--- Begin ---

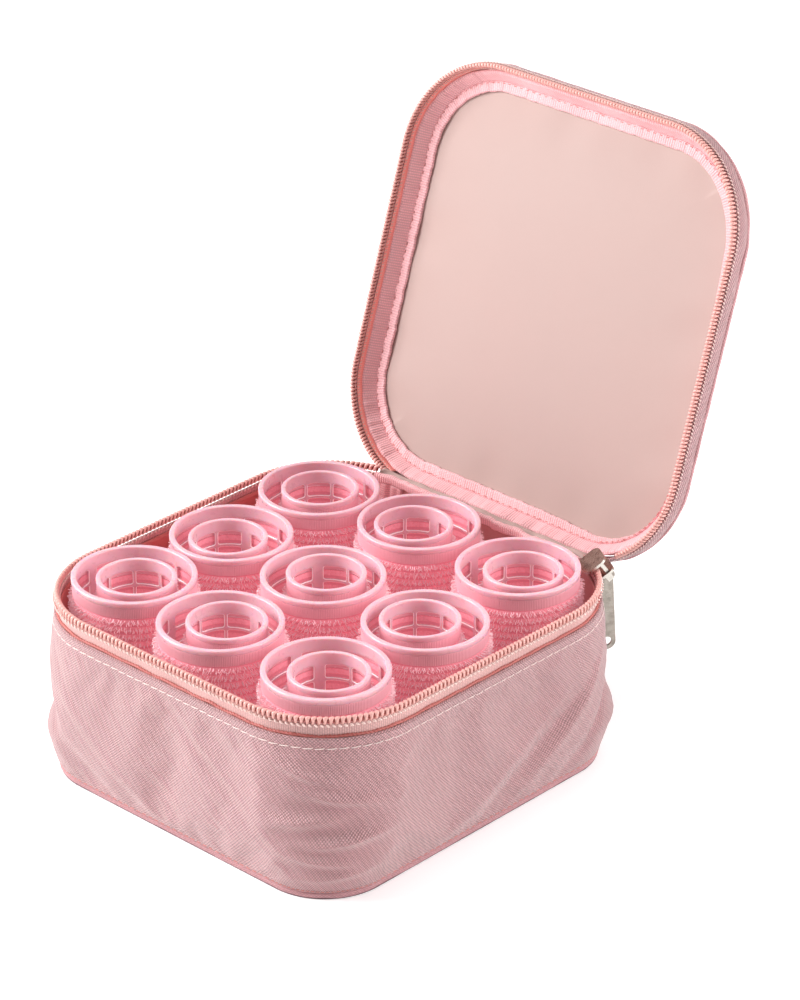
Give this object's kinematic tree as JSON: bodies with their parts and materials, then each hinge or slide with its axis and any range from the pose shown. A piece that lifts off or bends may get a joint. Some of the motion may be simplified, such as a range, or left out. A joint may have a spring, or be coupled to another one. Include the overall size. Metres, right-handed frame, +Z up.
{
  "type": "hair roller set in a zip case",
  "caption": "Soft square zip case with hinged lid, holding self-grip hair rollers that stand nested one inside another.",
  "frame": {"origin": "centre of the case's flat underside, on the surface it stands on", "axes": "+Z up out of the tub, -Y to the front, +Y to the cloth hinge of the lid, +X to the right seen from the front"},
  "size_m": [0.1412, 0.1999, 0.1944],
  "materials": {
    "shell_cloth": "shiny woven nylon, dusty pink",
    "piping_cloth": "nylon piping, dusty pink",
    "lining_cloth": "smooth satin lining, peach pink",
    "binding_ribbon": "ribbed ribbon, pink",
    "zip_tape": "knitted zip tape, coral pink",
    "zip_coil": "nylon coil, coral pink",
    "stiffener_board": "plain board, hidden",
    "slider_metal": "nickel plated die casting",
    "pull_metal": "nickel plated stamping",
    "clear_plastic": "frosted translucent moulding, light pink",
    "hook_cloth": "woven hook cloth, deep pink"
  },
  "bodies": {
    "case": {"base_wall_fabric": "shell_cloth", "base_bottom_piping": "piping_cloth", "base_bottom_panel": "shell_cloth", "base_wall_lining": "lining_cloth", "base_floor_lining": "lining_cloth", "base_zip_tape": "zip_tape", "base_zip_coil": "zip_coil", "hinge_panel": "lining_cloth", "hinge_binding": "binding_ribbon", "hinge_stay_left": "binding_ribbon", "hinge_stay_right": "binding_ribbon"},
    "lid": {"lid_zip_coil": "zip_coil", "lid_zip_tape": "zip_tape", "lid_side_band": "shell_cloth", "lid_rolled_edge": "piping_cloth", "lid_top_panel": "shell_cloth", "lid_stiffener_board": "stiffener_board", "lid_lining_panel": "lining_cloth", "lid_binding_tape": "binding_ribbon", "lid_inner_trim": "binding_ribbon"},
    "slider": {"zip_slider": "slider_metal"},
    "pull_tab": {"zip_pull_tab": "pull_metal"},
    "large_roller_front_left": {"large_roller_front_left_core": "clear_plastic", "large_roller_front_left_sleeve": "hook_cloth"},
    "small_roller_front_left": {"small_roller_front_left_core": "clear_plastic", "small_roller_front_left_sleeve": "hook_cloth"},
    "large_roller_front_centre": {"large_roller_front_centre_core": "clear_plastic", "large_roller_front_centre_sleeve": "hook_cloth"},
    "small_roller_front_centre": {"small_roller_front_centre_core": "clear_plastic", "small_roller_front_centre_sleeve": "hook_cloth"},
    "large_roller_front_right": {"large_roller_front_right_core": "clear_plastic", "large_roller_front_right_sleeve": "hook_cloth"},
    "small_roller_front_right": {"small_roller_front_right_core": "clear_plastic", "small_roller_front_right_sleeve": "hook_cloth"},
    "large_roller_middle_left": {"large_roller_middle_left_core": "clear_plastic", "large_roller_middle_left_sleeve": "hook_cloth"},
    "small_roller_middle_left": {"small_roller_middle_left_core": "clear_plastic", "small_roller_middle_left_sleeve": "hook_cloth"},
    "large_roller_middle_centre": {"large_roller_middle_centre_core": "clear_plastic", "large_roller_middle_centre_sleeve": "hook_cloth"},
    "small_roller_middle_centre": {"small_roller_middle_centre_core": "clear_plastic", "small_roller_middle_centre_sleeve": "hook_cloth"},
    "large_roller_middle_right": {"large_roller_middle_right_core": "clear_plastic", "large_roller_middle_right_sleeve": "hook_cloth"},
    "small_roller_middle_right": {"small_roller_middle_right_core": "clear_plastic", "small_roller_middle_right_sleeve": "hook_cloth"},
    "large_roller_back_left": {"large_roller_back_left_core": "clear_plastic", "large_roller_back_left_sleeve": "hook_cloth"},
    "small_roller_back_left": {"small_roller_back_left_core": "clear_plastic", "small_roller_back_left_sleeve": "hook_cloth"},
    "large_roller_back_centre": {"large_roller_back_centre_core": "clear_plastic", "large_roller_back_centre_sleeve": "hook_cloth"},
    "small_roller_back_centre": {"small_roller_back_centre_core": "clear_plastic", "small_roller_back_centre_sleeve": "hook_cloth"},
    "large_roller_back_right": {"large_roller_back_right_core": "clear_plastic", "large_roller_back_right_sleeve": "hook_cloth"},
    "small_roller_back_right": {"small_roller_back_right_core": "clear_plastic", "small_roller_back_right_sleeve": "hook_cloth"}
  },
  "joints": [
    {"name": "lid_hinge", "type": "hinge", "parent": "case", "child": "lid", "pos_m": [0, 0.0702, 0.0602], "axis": [-1, 0, 0], "range_deg": [-108.45, 0]},
    {"name": "slider_travel", "type": "hinge", "parent": "case", "child": "slider", "pos_m": [0.0356, 0.0376, 0.0621], "axis": [0, 0, -1], "range_deg": [0, 56]},
    {"name": "pull_tab_swing", "type": "hinge", "parent": "slider", "child": "pull_tab", "pos_m": [0.05576, 0.0705, 0.05889], "axis": [0.8526, -0.5225, 0], "range_deg": [0, 110]},
    {"name": "large_roller_front_left_lift", "type": "slide", "parent": "case", "child": "large_roller_front_left", "axis": [0, 0, 1], "range_m": [0, 0.063]},
    {"name": "small_roller_front_left_lift", "type": "slide", "parent": "large_roller_front_left", "child": "small_roller_front_left", "axis": [0, 0, 1], "range_m": [0, 0.063]},
    {"name": "large_roller_front_centre_lift", "type": "slide", "parent": "case", "child": "large_roller_front_centre", "axis": [0, 0, 1], "range_m": [0, 0.063]},
    {"name": "small_roller_front_centre_lift", "type": "slide", "parent": "large_roller_front_centre", "child": "small_roller_front_centre", "axis": [0, 0, 1], "range_m": [0, 0.063]},
    {"name": "large_roller_front_right_lift", "type": "slide", "parent": "case", "child": "large_roller_front_right", "axis": [0, 0, 1], "range_m": [0, 0.063]},
    {"name": "small_roller_front_right_lift", "type": "slide", "parent": "large_roller_front_right", "child": "small_roller_front_right", "axis": [0, 0, 1], "range_m": [0, 0.063]},
    {"name": "large_roller_middle_left_lift", "type": "slide", "parent": "case", "child": "large_roller_middle_left", "axis": [0, 0, 1], "range_m": [0, 0.063]},
    {"name": "small_roller_middle_left_lift", "type": "slide", "parent": "large_roller_middle_left", "child": "small_roller_middle_left", "axis": [0, 0, 1], "range_m": [0, 0.063]},
    {"name": "large_roller_middle_centre_lift", "type": "slide", "parent": "case", "child": "large_roller_middle_centre", "axis": [0, 0, 1], "range_m": [0, 0.063]},
    {"name": "small_roller_middle_centre_lift", "type": "slide", "parent": "large_roller_middle_centre", "child": "small_roller_middle_centre", "axis": [0, 0, 1], "range_m": [0, 0.063]},
    {"name": "large_roller_middle_right_lift", "type": "slide", "parent": "case", "child": "large_roller_middle_right", "axis": [0, 0, 1], "range_m": [0, 0.063]},
    {"name": "small_roller_middle_right_lift", "type": "slide", "parent": "large_roller_middle_right", "child": "small_roller_middle_right", "axis": [0, 0, 1], "range_m": [0, 0.063]},
    {"name": "large_roller_back_left_lift", "type": "slide", "parent": "case", "child": "large_roller_back_left", "axis": [0, 0, 1], "range_m": [0, 0.063]},
    {"name": "small_roller_back_left_lift", "type": "slide", "parent": "large_roller_back_left", "child": "small_roller_back_left", "axis": [0, 0, 1], "range_m": [0, 0.063]},
    {"name": "large_roller_back_centre_lift", "type": "slide", "parent": "case", "child": "large_roller_back_centre", "axis": [0, 0, 1], "range_m": [0, 0.063]},
    {"name": "small_roller_back_centre_lift", "type": "slide", "parent": "large_roller_back_centre", "child": "small_roller_back_centre", "axis": [0, 0, 1], "range_m": [0, 0.063]},
    {"name": "large_roller_back_right_lift", "type": "slide", "parent": "case", "child": "large_roller_back_right", "axis": [0, 0, 1], "range_m": [0, 0.063]},
    {"name": "small_roller_back_right_lift", "type": "slide", "parent": "large_roller_back_right", "child": "small_roller_back_right", "axis": [0, 0, 1], "range_m": [0, 0.063]}
  ]
}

--- End ---

Pick out each line containing the string "that" and copy it.

Give this object's kinematic tree as JSON: bodies with their parts and materials, then each hinge or slide with its axis and any range from the pose shown. A piece that lifts off or bends may get a joint. Some of the motion may be simplified, such as a range, or left out. A joint may have a spring, or be coupled to another one. Include the overall size. Metres, right-handed frame, +Z up.
  "caption": "Soft square zip case with hinged lid, holding self-grip hair rollers that stand nested one inside another.",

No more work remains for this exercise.